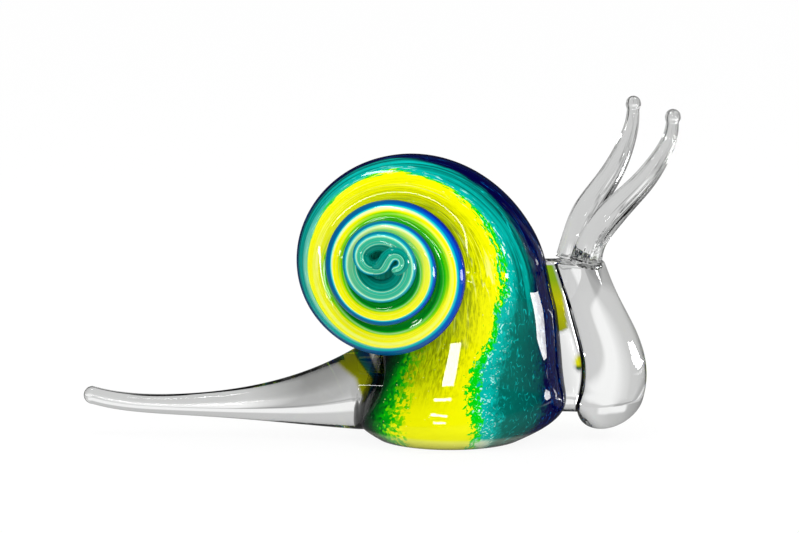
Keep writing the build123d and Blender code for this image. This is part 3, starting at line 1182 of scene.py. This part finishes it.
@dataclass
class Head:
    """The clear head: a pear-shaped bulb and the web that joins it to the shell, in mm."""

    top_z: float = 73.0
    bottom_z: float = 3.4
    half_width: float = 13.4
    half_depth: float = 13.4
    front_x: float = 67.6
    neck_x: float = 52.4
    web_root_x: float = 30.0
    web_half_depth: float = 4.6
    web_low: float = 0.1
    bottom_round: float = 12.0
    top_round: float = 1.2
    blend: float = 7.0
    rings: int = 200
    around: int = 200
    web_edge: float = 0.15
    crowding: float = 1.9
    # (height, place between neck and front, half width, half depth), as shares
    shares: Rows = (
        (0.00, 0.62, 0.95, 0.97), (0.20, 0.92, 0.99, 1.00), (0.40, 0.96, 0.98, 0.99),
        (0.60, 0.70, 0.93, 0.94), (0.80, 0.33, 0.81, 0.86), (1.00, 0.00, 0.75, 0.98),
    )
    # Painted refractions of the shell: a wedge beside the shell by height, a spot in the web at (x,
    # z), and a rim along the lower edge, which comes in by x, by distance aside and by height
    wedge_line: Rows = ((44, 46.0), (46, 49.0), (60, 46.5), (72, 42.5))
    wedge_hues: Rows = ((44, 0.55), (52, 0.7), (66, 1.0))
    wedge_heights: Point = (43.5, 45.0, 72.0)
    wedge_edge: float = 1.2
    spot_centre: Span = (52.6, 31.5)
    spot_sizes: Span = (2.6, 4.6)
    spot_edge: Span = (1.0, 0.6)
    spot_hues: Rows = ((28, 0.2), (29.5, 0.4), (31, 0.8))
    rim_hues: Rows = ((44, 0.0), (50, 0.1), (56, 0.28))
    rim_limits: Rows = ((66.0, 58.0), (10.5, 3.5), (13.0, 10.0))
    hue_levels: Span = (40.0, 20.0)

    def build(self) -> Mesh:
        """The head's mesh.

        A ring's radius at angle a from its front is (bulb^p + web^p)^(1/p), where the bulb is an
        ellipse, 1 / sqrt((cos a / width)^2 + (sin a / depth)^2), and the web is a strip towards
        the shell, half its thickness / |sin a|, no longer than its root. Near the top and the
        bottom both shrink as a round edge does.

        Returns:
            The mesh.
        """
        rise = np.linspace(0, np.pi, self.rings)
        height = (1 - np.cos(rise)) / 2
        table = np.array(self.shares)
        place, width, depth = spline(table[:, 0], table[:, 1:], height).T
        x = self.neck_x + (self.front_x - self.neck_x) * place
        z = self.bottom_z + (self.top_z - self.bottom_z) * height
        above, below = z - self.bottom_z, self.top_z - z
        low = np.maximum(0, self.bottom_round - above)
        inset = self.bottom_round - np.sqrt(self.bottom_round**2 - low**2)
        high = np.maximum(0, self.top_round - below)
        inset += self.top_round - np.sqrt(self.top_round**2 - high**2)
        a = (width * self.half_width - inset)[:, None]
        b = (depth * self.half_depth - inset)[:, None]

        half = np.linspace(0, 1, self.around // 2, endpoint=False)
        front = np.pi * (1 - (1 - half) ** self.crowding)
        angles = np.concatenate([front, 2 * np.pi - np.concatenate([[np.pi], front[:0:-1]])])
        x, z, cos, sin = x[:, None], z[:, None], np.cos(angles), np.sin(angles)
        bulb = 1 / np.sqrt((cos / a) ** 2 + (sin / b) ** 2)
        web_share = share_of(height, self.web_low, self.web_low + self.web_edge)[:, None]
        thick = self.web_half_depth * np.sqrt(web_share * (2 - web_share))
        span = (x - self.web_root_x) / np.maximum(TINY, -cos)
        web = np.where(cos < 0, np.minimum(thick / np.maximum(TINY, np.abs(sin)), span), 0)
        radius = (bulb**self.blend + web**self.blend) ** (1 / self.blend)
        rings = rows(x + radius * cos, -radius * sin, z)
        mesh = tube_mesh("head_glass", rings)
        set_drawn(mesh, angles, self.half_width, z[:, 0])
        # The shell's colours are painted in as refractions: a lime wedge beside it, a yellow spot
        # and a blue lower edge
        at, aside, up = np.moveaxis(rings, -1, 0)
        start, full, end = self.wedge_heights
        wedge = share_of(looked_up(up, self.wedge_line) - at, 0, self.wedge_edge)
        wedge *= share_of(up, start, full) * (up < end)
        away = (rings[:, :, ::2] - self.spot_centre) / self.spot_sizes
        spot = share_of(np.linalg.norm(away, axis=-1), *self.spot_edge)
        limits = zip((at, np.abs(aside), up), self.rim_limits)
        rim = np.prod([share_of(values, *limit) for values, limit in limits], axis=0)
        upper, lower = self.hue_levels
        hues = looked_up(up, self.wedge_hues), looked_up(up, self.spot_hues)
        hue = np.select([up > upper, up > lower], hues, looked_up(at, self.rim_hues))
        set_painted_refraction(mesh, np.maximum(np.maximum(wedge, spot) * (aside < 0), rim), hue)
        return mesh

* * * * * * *

- _WRITTEN EXERCISE_
Quote the listing in full, please, keeping every line exact.

- _ANSWER TO THIS EXERCISE_
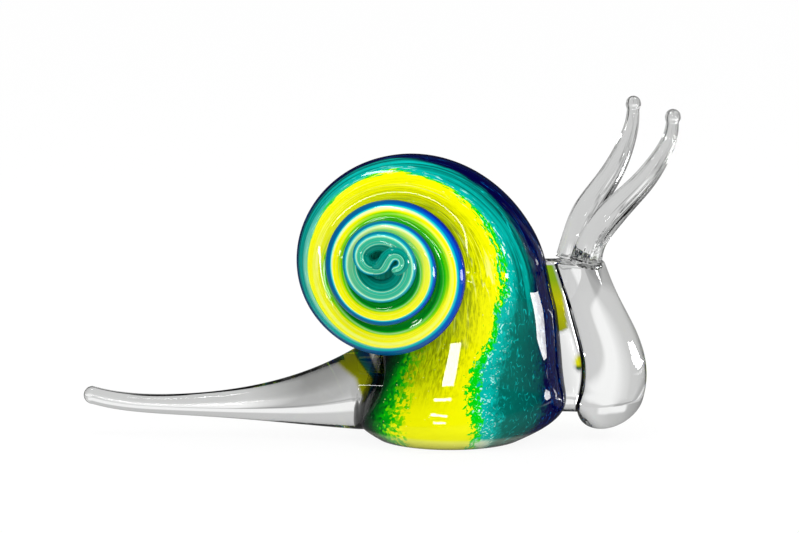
Keep writing the build123d and Blender code for this image. This is part 3, starting at line 1182 of scene.py. This part finishes it.
@dataclass
class Head:
    """The clear head: a pear-shaped bulb and the web that joins it to the shell, in mm."""

    top_z: float = 73.0
    bottom_z: float = 3.4
    half_width: float = 13.4
    half_depth: float = 13.4
    front_x: float = 67.6
    neck_x: float = 52.4
    web_root_x: float = 30.0
    web_half_depth: float = 4.6
    web_low: float = 0.1
    bottom_round: float = 12.0
    top_round: float = 1.2
    blend: float = 7.0
    rings: int = 200
    around: int = 200
    web_edge: float = 0.15
    crowding: float = 1.9
    # (height, place between neck and front, half width, half depth), as shares
    shares: Rows = (
        (0.00, 0.62, 0.95, 0.97), (0.20, 0.92, 0.99, 1.00), (0.40, 0.96, 0.98, 0.99),
        (0.60, 0.70, 0.93, 0.94), (0.80, 0.33, 0.81, 0.86), (1.00, 0.00, 0.75, 0.98),
    )
    # Painted refractions of the shell: a wedge beside the shell by height, a spot in the web at (x,
    # z), and a rim along the lower edge, which comes in by x, by distance aside and by height
    wedge_line: Rows = ((44, 46.0), (46, 49.0), (60, 46.5), (72, 42.5))
    wedge_hues: Rows = ((44, 0.55), (52, 0.7), (66, 1.0))
    wedge_heights: Point = (43.5, 45.0, 72.0)
    wedge_edge: float = 1.2
    spot_centre: Span = (52.6, 31.5)
    spot_sizes: Span = (2.6, 4.6)
    spot_edge: Span = (1.0, 0.6)
    spot_hues: Rows = ((28, 0.2), (29.5, 0.4), (31, 0.8))
    rim_hues: Rows = ((44, 0.0), (50, 0.1), (56, 0.28))
    rim_limits: Rows = ((66.0, 58.0), (10.5, 3.5), (13.0, 10.0))
    hue_levels: Span = (40.0, 20.0)

    def build(self) -> Mesh:
        """The head's mesh.

        A ring's radius at angle a from its front is (bulb^p + web^p)^(1/p), where the bulb is an
        ellipse, 1 / sqrt((cos a / width)^2 + (sin a / depth)^2), and the web is a strip towards
        the shell, half its thickness / |sin a|, no longer than its root. Near the top and the
        bottom both shrink as a round edge does.

        Returns:
            The mesh.
        """
        rise = np.linspace(0, np.pi, self.rings)
        height = (1 - np.cos(rise)) / 2
        table = np.array(self.shares)
        place, width, depth = spline(table[:, 0], table[:, 1:], height).T
        x = self.neck_x + (self.front_x - self.neck_x) * place
        z = self.bottom_z + (self.top_z - self.bottom_z) * height
        above, below = z - self.bottom_z, self.top_z - z
        low = np.maximum(0, self.bottom_round - above)
        inset = self.bottom_round - np.sqrt(self.bottom_round**2 - low**2)
        high = np.maximum(0, self.top_round - below)
        inset += self.top_round - np.sqrt(self.top_round**2 - high**2)
        a = (width * self.half_width - inset)[:, None]
        b = (depth * self.half_depth - inset)[:, None]

        half = np.linspace(0, 1, self.around // 2, endpoint=False)
        front = np.pi * (1 - (1 - half) ** self.crowding)
        angles = np.concatenate([front, 2 * np.pi - np.concatenate([[np.pi], front[:0:-1]])])
        x, z, cos, sin = x[:, None], z[:, None], np.cos(angles), np.sin(angles)
        bulb = 1 / np.sqrt((cos / a) ** 2 + (sin / b) ** 2)
        web_share = share_of(height, self.web_low, self.web_low + self.web_edge)[:, None]
        thick = self.web_half_depth * np.sqrt(web_share * (2 - web_share))
        span = (x - self.web_root_x) / np.maximum(TINY, -cos)
        web = np.where(cos < 0, np.minimum(thick / np.maximum(TINY, np.abs(sin)), span), 0)
        radius = (bulb**self.blend + web**self.blend) ** (1 / self.blend)
        rings = rows(x + radius * cos, -radius * sin, z)
        mesh = tube_mesh("head_glass", rings)
        set_drawn(mesh, angles, self.half_width, z[:, 0])
        # The shell's colours are painted in as refractions: a lime wedge beside it, a yellow spot
        # and a blue lower edge
        at, aside, up = np.moveaxis(rings, -1, 0)
        start, full, end = self.wedge_heights
        wedge = share_of(looked_up(up, self.wedge_line) - at, 0, self.wedge_edge)
        wedge *= share_of(up, start, full) * (up < end)
        away = (rings[:, :, ::2] - self.spot_centre) / self.spot_sizes
        spot = share_of(np.linalg.norm(away, axis=-1), *self.spot_edge)
        limits = zip((at, np.abs(aside), up), self.rim_limits)
        rim = np.prod([share_of(values, *limit) for values, limit in limits], axis=0)
        upper, lower = self.hue_levels
        hues = looked_up(up, self.wedge_hues), looked_up(up, self.spot_hues)
        hue = np.select([up > upper, up > lower], hues, looked_up(at, self.rim_hues))
        set_painted_refraction(mesh, np.maximum(np.maximum(wedge, spot) * (aside < 0), rim), hue)
        return mesh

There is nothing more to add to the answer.